WHAT IS REQUIRED
Could you quote, exactly as they stand, the lines running from the one with "Vector(map(max, high, point))" to the final line of the material?

· · · · · · ·

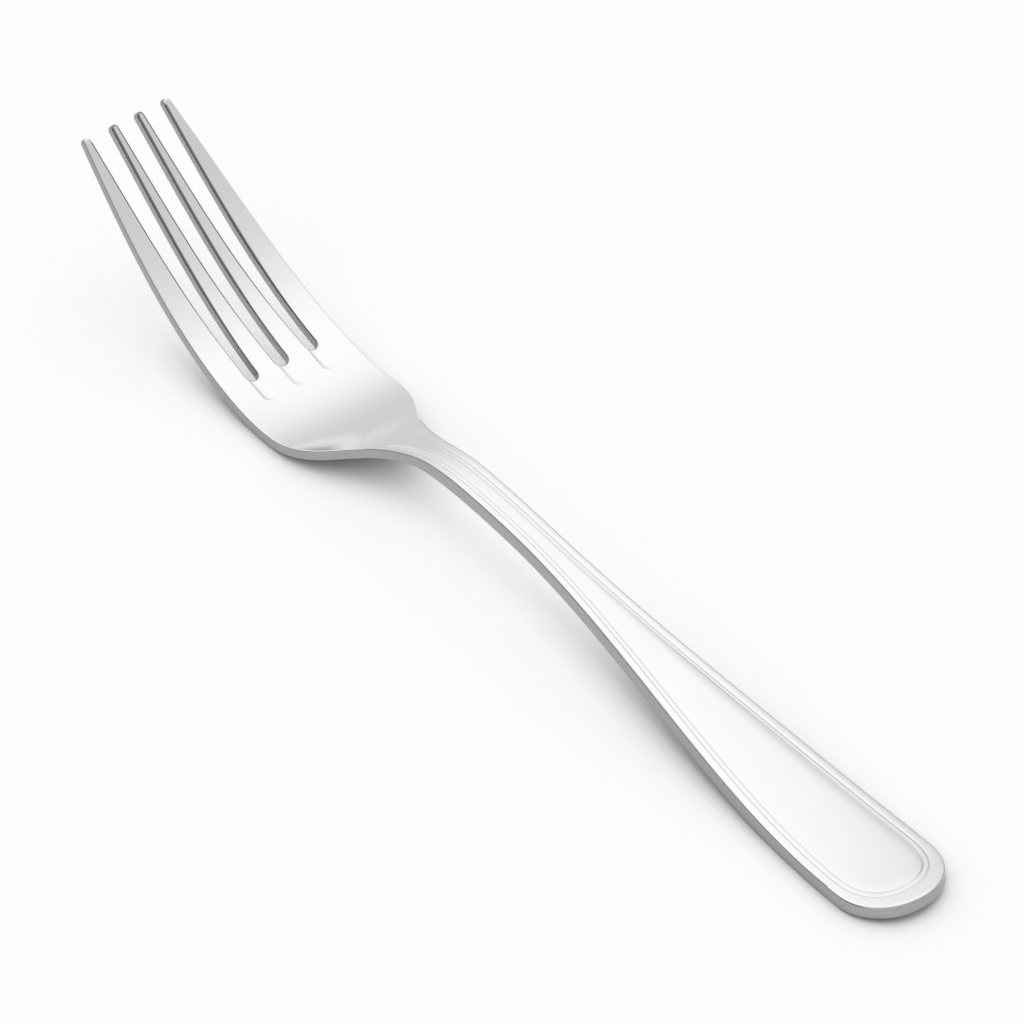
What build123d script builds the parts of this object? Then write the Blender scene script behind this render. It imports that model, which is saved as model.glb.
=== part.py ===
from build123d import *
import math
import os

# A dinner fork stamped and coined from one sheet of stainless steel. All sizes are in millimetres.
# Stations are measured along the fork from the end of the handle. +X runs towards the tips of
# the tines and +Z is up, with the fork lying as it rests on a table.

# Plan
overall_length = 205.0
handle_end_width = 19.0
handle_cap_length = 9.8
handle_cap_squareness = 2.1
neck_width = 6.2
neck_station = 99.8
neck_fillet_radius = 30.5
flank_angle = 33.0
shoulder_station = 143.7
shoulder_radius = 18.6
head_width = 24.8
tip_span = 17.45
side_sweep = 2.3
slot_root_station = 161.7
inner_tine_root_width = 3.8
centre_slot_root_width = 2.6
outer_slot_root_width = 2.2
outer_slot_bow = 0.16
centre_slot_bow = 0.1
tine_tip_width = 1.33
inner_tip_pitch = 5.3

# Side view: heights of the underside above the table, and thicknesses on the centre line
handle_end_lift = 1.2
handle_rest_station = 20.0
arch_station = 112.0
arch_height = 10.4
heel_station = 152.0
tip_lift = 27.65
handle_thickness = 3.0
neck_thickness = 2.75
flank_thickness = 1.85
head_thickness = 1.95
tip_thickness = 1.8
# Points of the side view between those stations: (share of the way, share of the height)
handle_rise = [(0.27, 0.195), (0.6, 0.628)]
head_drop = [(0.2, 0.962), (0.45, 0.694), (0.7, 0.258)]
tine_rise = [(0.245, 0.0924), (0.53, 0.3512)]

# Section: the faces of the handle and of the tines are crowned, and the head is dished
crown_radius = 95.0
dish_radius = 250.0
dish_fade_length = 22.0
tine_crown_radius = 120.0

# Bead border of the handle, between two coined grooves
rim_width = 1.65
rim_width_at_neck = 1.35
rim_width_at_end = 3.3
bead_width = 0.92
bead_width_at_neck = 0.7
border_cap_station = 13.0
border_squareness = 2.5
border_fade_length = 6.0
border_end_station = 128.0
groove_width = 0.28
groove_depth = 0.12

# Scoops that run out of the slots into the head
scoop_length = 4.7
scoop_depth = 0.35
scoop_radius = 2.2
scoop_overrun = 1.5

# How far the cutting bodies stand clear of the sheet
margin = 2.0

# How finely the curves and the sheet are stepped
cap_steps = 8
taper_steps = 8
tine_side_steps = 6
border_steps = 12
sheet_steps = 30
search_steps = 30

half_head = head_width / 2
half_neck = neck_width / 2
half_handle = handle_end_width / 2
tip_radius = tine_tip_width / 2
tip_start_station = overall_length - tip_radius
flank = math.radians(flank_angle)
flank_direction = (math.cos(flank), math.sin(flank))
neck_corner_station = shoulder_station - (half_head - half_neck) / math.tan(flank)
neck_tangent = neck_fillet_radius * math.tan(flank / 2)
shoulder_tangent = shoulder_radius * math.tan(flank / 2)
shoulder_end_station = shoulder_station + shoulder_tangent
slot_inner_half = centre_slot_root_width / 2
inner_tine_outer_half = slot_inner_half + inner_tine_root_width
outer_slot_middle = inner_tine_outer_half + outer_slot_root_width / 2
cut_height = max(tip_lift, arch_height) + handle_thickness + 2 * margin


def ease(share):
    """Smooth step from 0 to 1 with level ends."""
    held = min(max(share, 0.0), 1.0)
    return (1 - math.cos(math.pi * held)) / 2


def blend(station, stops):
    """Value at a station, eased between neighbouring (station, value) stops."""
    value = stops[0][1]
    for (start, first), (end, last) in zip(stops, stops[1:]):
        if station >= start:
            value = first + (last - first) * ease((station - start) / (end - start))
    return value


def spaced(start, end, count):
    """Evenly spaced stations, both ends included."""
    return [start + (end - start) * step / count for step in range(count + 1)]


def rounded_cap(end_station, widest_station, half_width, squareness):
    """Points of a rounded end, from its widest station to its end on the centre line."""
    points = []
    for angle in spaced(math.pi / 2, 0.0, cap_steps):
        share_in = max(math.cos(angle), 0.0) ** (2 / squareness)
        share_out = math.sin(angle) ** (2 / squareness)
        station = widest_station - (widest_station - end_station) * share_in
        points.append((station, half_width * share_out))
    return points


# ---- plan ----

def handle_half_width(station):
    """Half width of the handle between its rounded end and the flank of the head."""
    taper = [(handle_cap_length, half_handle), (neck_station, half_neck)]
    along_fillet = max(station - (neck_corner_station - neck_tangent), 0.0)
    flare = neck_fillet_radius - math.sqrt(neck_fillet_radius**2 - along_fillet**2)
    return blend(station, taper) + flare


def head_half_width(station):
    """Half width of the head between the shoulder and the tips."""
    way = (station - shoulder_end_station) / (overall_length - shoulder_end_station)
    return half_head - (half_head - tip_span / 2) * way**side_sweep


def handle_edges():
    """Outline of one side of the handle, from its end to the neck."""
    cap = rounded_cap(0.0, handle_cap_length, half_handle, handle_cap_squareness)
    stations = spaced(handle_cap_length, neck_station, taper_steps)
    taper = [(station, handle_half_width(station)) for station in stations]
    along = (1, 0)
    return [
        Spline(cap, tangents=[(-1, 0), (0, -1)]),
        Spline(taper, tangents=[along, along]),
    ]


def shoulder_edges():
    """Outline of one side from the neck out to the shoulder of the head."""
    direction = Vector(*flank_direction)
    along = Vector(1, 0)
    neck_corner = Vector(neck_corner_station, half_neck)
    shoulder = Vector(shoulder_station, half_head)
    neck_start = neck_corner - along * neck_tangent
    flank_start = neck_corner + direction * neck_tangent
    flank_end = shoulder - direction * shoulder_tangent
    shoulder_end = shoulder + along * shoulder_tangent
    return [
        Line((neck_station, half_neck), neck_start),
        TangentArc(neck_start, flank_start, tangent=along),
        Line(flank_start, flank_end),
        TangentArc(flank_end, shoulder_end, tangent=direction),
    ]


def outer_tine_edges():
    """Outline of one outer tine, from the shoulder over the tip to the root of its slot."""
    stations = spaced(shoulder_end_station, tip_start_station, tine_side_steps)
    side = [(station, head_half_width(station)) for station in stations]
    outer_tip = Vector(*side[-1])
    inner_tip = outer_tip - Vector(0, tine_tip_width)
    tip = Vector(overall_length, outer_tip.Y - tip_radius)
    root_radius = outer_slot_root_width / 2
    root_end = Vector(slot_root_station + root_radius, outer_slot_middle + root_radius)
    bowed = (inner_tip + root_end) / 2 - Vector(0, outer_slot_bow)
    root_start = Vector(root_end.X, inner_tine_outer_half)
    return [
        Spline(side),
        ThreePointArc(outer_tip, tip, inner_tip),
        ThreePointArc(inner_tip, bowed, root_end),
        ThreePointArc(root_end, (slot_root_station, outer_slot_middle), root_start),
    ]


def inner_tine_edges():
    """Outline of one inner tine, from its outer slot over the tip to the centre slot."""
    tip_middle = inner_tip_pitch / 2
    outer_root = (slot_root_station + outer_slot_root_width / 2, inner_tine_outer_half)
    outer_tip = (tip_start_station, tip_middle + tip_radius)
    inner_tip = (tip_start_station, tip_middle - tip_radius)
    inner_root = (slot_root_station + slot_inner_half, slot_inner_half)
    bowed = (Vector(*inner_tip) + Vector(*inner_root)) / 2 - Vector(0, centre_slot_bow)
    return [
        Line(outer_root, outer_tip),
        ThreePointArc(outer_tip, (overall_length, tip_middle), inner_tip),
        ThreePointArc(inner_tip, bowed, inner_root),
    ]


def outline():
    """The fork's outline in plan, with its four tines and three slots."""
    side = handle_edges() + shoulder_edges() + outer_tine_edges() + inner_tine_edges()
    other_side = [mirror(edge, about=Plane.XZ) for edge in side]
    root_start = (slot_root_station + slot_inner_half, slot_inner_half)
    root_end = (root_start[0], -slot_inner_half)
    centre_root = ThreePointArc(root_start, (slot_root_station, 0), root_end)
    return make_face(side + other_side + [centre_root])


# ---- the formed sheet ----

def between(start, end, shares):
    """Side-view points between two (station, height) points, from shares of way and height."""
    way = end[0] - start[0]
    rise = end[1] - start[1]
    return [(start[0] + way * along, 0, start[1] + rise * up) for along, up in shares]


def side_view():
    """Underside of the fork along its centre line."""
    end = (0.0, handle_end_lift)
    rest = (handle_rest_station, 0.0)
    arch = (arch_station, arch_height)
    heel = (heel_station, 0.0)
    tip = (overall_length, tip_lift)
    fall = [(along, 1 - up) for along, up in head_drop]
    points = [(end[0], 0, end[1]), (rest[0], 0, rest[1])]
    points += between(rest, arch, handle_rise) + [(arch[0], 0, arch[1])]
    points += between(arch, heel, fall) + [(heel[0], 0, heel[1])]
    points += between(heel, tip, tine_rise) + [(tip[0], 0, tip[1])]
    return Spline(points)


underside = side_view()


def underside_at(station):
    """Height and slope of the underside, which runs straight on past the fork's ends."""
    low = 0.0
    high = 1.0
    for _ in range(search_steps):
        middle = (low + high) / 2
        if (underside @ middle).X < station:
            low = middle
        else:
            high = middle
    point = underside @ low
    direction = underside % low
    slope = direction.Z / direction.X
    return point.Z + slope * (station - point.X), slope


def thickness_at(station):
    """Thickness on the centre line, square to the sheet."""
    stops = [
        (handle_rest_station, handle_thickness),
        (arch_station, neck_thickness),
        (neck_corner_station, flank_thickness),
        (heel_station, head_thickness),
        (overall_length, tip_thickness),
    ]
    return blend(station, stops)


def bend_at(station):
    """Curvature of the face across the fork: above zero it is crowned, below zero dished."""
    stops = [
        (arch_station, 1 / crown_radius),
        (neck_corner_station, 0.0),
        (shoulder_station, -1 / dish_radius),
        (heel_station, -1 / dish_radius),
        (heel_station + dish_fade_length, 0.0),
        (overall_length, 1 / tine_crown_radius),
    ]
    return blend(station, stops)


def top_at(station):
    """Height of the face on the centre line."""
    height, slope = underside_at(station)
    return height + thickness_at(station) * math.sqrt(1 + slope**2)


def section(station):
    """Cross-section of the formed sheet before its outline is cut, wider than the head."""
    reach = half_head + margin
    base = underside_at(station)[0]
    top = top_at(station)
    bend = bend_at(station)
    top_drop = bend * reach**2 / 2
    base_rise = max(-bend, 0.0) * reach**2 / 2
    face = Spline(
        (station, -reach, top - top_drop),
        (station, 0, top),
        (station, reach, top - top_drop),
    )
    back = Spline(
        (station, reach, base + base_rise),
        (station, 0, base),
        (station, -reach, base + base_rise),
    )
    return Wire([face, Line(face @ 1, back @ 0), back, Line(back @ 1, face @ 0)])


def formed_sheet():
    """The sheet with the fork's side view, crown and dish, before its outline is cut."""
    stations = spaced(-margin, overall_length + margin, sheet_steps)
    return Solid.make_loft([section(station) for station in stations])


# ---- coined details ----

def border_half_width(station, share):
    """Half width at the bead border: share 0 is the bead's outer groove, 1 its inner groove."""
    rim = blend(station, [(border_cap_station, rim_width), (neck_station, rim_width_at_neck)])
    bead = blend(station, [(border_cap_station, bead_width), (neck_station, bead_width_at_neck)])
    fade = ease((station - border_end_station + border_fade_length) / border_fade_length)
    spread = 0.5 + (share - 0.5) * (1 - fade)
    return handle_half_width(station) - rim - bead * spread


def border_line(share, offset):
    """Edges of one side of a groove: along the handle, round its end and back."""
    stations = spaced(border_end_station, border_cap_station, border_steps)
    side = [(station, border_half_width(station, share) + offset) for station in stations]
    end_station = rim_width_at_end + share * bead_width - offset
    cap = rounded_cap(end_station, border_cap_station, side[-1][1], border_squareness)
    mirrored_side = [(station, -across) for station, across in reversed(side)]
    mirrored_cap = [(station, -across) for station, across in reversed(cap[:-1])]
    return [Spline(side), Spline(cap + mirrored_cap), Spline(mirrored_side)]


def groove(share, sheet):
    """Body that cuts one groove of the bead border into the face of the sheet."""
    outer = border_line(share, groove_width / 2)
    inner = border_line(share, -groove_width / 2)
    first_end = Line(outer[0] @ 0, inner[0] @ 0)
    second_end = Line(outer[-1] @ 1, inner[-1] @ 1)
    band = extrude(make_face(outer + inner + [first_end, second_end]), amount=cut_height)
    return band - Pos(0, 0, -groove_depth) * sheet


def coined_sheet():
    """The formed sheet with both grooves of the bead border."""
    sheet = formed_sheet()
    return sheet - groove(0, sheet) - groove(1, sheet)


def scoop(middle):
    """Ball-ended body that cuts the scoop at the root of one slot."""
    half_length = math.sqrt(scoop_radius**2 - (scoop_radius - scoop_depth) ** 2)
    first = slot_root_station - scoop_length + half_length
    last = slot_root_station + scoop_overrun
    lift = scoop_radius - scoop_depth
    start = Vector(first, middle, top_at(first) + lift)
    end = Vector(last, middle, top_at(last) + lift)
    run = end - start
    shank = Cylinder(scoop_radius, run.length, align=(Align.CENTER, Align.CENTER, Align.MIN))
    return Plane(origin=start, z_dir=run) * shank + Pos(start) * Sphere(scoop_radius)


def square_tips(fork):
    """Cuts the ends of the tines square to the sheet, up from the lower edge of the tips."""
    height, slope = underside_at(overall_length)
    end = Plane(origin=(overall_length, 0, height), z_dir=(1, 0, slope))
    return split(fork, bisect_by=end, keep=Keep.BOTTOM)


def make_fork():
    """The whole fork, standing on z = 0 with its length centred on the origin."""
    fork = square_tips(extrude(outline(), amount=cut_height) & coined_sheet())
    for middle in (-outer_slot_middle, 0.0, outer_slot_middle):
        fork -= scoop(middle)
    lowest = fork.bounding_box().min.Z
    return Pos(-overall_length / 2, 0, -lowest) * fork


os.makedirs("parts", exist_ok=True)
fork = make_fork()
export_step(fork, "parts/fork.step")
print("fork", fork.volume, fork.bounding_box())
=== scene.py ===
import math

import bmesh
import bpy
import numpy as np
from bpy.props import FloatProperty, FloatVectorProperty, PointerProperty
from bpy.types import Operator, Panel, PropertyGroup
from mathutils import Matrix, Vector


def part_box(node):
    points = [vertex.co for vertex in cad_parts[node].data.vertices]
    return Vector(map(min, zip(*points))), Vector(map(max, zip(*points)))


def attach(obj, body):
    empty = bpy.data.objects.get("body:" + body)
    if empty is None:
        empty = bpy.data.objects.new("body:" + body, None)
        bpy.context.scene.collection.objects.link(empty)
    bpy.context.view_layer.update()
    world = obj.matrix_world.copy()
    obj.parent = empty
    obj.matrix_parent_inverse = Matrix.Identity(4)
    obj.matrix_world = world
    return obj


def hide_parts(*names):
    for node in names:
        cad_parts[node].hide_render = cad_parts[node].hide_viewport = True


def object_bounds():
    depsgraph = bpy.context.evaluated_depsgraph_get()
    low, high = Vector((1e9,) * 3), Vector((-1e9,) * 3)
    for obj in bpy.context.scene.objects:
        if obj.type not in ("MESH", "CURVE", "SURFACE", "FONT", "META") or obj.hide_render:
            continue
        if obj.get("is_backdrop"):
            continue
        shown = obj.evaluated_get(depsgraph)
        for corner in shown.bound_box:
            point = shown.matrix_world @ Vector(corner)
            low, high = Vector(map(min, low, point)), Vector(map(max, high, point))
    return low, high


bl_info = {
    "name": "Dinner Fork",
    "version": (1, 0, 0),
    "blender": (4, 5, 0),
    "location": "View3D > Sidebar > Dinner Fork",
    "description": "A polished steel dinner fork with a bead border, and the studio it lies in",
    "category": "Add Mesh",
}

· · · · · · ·

RESULT
            low, high = Vector(map(min, low, point)), Vector(map(max, high, point))
    return low, high


bl_info = {
    "name": "Dinner Fork",
    "version": (1, 0, 0),
    "blender": (4, 5, 0),
    "location": "View3D > Sidebar > Dinner Fork",
    "description": "A polished steel dinner fork with a bead border, and the studio it lies in",
    "category": "Add Mesh",
}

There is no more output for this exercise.